ROAD traffic legislation is not realising its full potential to save lives and reduce serious injury, according to expert analysis.

Road traffic laws ‘not realising potential’

Prof Denis Cusack, director of the Medical Bureau of Road Safety and head of the Department of Forensic Medicine at UCD, one of the authors of the report, believes Ireland faces an ongoing battle in road safety.

The researchers examined data from the past five years which show that almost 25,000 drivers had given blood or urine samples over the legal limit for driving.

In the same period almost 20,000 drivers gave a breath sample which showed their consumption was above the legal limit.

For blood and urine cases the average conviction rate for the 1999-2002 period was 63%.

But Prof Cusack, in association with Dr Cliona McGovern from the Department of Forensic Medicine, UCD, found in 2003 the conviction rate had plummeted to 34%.

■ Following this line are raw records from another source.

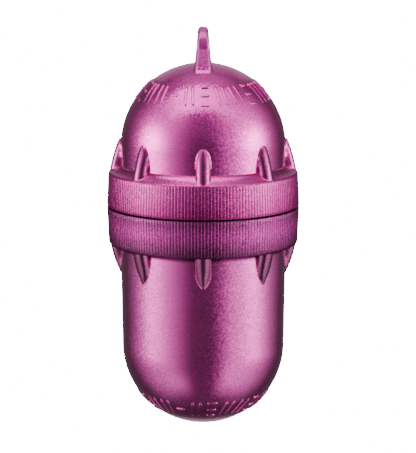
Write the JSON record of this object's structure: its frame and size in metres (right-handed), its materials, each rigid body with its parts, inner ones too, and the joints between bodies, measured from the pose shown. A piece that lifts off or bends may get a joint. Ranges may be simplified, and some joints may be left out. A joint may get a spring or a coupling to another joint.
{
  "type": "waterproof screw capsule",
  "caption": "Screw-together waterproof capsule with knurled grip rings, ribbed shoulders and a hanging ear on its domed cap.",
  "frame": {"origin": "lowest point of the body's round end, on the capsule's long axis", "axes": "+Z along the capsule's axis from the body to the ear; the ear's flat cheeks face +X and -X"},
  "size_m": [0.06, 0.06, 0.125],
  "materials": {
    "body_plastic": "magenta metal-flake plastic, glossy",
    "cap_plastic": "magenta metal-flake plastic, glossy",
    "seal_rubber": "matt black rubber"
  },
  "bodies": {
    "body": {"body_shell": "body_plastic"},
    "seal": {"seal_gasket": "seal_rubber"},
    "cap": {"cap_shell": "cap_plastic"}
  },
  "joints": [
    {"name": "cap_lift", "type": "slide", "parent": "body", "child": "seal", "axis": [0, 0, 1], "range_m": [0, 0.0121]},
    {"name": "cap_turn", "type": "hinge", "parent": "seal", "child": "cap", "pos_m": [0, 0, 0.0695], "axis": [0, 0, 1], "range_deg": [0, 720]}
  ],
  "couplings": [
    {"joint": "cap_lift", "follows": "cap_turn", "m_per_rad": 0.00095493}
  ]
}
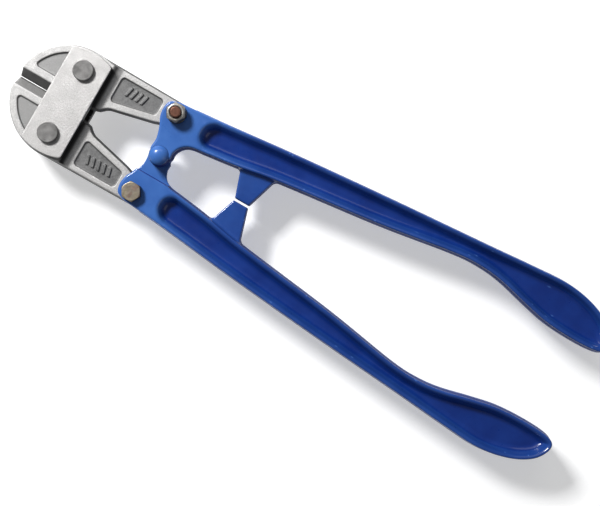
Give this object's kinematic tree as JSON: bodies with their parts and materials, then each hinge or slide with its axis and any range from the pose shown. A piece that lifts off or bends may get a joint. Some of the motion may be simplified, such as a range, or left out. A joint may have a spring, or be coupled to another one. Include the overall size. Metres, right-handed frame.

“For evidential breath cases, the average conviction rate for 2000-2002 was 36% and for 2003 it was 27%. Some of the decrease in conviction figures for 2003 may be explained by the adjournment of a very large number of cases based on evidential breath testing results awaiting the outcome of a constitutional challenge to the Road Traffic Act, 1994, but these adjournments do not explain the dramatic decrease in convictions in cases of over the limit blood and urine alcohol results in 2003,” the authors state.

The authors also released the preliminary findings of a study of fatal single vehicle collisions in Co Kildare in the 1994-2004 period.

“Of 32 driver fatalities, where the driver was the sole occupant of the vehicle, 16 had a blood alcohol concentration of 160mg/100ml or greater,” the report states.

The authors concluded that it was imperative that current road safety programmes, including random breath testing, be fully implemented.

If that is not achieved, the authors say, Ireland will never see a reduction in deaths and serious injuries on the roads.